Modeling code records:
START

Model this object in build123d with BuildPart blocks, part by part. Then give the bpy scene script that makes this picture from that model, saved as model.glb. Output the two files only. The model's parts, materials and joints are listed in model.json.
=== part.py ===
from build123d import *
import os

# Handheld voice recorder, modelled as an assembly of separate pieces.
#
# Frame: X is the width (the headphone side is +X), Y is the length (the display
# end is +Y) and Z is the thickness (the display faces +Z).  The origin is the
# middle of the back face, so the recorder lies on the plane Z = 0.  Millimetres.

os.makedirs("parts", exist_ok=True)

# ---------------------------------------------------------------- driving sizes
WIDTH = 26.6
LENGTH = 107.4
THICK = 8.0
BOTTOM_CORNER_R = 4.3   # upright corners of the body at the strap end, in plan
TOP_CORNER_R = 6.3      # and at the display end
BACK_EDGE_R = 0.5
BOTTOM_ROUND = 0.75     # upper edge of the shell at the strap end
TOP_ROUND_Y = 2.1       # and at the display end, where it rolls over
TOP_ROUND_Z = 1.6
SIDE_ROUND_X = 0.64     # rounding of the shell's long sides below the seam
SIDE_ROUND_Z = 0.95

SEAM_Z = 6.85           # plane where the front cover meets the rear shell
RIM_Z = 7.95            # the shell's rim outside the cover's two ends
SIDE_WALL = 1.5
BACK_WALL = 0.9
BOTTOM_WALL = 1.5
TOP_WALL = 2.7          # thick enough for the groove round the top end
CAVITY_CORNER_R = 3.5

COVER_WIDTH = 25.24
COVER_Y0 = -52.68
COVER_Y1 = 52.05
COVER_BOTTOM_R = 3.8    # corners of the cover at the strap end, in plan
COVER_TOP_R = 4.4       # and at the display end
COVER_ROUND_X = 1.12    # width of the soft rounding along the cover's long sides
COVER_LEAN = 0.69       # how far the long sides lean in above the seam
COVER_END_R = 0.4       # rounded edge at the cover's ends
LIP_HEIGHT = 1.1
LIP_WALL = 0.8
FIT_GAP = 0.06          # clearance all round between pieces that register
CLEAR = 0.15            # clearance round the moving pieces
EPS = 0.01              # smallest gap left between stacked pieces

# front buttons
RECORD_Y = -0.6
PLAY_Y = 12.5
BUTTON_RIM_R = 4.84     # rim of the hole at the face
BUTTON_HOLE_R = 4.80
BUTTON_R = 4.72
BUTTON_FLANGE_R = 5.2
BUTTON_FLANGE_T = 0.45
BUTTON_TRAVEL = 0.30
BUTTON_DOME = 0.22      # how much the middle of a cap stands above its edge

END
START

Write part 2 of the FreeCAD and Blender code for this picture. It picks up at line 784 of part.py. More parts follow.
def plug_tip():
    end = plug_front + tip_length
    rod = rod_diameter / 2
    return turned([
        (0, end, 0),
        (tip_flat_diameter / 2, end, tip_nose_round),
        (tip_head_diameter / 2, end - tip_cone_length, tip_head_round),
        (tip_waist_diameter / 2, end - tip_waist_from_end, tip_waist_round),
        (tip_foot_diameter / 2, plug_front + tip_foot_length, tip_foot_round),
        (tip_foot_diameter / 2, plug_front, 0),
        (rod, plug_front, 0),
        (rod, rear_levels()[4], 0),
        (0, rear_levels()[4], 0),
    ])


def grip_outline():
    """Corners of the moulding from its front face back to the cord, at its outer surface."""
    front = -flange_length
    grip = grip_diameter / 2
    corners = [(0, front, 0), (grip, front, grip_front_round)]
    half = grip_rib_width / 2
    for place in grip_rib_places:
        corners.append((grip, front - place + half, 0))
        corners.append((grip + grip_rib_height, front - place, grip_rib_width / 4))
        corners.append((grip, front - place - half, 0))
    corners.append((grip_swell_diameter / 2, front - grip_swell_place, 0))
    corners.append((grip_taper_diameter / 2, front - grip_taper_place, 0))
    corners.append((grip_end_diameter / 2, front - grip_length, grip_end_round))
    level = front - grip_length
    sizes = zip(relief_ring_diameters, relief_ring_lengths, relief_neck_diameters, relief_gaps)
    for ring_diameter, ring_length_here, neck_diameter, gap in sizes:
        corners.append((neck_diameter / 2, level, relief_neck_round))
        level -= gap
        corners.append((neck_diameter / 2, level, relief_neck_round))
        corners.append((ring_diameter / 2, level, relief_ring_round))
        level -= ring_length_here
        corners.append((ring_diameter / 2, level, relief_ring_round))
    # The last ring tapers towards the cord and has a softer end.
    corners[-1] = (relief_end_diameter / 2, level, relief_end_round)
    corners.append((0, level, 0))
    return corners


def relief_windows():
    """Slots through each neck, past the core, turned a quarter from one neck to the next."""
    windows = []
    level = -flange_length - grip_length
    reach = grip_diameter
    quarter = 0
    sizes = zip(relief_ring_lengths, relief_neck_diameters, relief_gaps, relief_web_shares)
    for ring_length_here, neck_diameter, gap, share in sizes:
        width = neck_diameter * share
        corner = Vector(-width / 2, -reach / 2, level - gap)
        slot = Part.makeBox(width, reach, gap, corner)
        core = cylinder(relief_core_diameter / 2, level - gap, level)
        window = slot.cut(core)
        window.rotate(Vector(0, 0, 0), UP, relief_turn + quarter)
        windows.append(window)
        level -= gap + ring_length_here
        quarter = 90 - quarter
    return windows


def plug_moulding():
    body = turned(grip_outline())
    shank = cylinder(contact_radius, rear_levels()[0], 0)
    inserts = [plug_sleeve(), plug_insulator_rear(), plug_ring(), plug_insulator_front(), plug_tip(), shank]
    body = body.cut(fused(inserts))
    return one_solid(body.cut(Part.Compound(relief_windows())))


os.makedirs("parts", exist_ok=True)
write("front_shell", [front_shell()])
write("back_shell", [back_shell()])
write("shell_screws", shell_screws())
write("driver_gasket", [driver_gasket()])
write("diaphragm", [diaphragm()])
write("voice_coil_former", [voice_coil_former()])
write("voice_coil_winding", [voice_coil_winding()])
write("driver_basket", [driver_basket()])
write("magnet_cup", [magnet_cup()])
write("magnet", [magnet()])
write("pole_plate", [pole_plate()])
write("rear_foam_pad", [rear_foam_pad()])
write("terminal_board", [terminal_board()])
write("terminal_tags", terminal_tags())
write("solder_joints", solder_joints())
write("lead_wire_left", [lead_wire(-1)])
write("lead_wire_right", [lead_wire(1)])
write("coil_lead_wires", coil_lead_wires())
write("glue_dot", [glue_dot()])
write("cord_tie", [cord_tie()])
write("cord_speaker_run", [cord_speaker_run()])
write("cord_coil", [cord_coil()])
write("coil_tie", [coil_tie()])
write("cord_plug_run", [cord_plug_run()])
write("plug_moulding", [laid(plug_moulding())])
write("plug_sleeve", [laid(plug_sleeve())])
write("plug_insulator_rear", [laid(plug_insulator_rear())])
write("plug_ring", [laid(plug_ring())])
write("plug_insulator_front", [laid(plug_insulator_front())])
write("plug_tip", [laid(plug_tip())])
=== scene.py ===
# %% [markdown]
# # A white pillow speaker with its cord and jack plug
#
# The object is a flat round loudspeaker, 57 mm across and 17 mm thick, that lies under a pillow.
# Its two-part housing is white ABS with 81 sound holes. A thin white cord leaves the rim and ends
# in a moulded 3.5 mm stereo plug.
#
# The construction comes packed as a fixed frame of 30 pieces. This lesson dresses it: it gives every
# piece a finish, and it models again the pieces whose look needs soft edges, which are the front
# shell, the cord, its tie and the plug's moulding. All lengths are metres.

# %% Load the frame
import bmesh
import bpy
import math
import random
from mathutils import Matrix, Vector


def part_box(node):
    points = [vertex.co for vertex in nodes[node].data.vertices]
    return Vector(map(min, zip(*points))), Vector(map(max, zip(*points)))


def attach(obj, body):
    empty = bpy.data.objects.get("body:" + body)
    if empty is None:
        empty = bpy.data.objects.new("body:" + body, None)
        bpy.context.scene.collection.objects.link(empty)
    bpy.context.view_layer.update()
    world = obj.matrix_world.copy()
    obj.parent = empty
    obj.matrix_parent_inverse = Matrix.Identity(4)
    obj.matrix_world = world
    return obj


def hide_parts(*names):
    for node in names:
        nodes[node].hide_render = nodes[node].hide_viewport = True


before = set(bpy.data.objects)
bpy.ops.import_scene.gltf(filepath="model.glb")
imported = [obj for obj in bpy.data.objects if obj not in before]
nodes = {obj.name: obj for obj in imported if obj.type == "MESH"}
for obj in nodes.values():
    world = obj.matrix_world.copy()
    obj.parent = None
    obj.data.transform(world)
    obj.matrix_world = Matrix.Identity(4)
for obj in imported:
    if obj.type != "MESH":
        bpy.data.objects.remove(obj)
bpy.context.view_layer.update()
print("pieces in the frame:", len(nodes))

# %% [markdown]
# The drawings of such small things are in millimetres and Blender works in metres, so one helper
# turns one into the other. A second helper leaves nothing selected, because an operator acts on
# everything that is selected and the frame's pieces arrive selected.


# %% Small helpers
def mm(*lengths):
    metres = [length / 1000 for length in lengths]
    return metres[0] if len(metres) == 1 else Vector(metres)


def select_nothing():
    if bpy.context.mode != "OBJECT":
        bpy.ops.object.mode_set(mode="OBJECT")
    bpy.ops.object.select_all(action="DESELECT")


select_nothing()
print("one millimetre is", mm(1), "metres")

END
START

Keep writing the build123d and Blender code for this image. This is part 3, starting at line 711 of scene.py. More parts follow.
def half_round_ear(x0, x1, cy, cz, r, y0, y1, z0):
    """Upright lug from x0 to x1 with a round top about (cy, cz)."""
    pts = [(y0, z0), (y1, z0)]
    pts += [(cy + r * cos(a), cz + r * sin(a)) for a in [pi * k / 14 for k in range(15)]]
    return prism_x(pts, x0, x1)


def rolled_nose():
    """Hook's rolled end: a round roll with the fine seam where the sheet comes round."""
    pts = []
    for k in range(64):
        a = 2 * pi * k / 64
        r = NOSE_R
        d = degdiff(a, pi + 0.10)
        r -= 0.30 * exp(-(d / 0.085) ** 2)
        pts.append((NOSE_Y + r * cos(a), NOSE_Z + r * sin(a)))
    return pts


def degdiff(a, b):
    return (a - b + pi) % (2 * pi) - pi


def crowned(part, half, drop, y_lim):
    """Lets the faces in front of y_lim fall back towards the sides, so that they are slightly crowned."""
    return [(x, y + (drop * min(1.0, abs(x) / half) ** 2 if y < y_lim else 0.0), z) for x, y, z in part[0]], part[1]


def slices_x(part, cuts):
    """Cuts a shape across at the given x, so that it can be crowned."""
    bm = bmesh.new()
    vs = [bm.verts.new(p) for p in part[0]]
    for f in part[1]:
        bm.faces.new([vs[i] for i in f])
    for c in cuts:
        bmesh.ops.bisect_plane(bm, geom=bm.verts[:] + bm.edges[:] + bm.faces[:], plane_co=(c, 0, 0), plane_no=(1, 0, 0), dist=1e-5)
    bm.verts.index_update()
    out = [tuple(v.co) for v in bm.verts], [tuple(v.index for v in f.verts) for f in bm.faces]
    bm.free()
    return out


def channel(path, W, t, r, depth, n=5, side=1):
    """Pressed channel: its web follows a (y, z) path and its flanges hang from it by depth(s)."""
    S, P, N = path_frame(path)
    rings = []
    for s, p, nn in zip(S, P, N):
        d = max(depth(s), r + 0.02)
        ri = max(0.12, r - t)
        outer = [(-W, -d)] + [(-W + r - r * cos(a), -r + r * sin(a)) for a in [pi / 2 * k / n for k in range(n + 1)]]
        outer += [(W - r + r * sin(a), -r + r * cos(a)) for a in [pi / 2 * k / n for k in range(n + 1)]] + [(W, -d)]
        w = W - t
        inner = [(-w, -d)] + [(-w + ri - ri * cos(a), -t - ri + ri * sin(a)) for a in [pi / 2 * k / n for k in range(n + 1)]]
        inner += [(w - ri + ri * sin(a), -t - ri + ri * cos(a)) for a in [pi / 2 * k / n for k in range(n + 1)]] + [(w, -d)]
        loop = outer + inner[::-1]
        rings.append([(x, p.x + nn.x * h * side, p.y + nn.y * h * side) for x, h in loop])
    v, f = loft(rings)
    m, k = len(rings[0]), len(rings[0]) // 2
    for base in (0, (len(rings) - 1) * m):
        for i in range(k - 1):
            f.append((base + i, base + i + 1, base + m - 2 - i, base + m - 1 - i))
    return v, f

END

What is needed:
Give again the run of lines that opens at the line with "Model this object" and closes at the line with "# middle of", exactly, and only that run.

Result:
Model this object in build123d with BuildPart blocks, part by part. Then give the bpy scene script that makes this picture from that model, saved as model.glb. Output the two files only. The model's parts, materials and joints are listed in model.json.
=== part.py ===
from build123d import *
import os

# Handheld voice recorder, modelled as an assembly of separate pieces.
#
# Frame: X is the width (the headphone side is +X), Y is the length (the display
# end is +Y) and Z is the thickness (the display faces +Z).  The origin is the
# middle of the back face, so the recorder lies on the plane Z = 0.  Millimetres.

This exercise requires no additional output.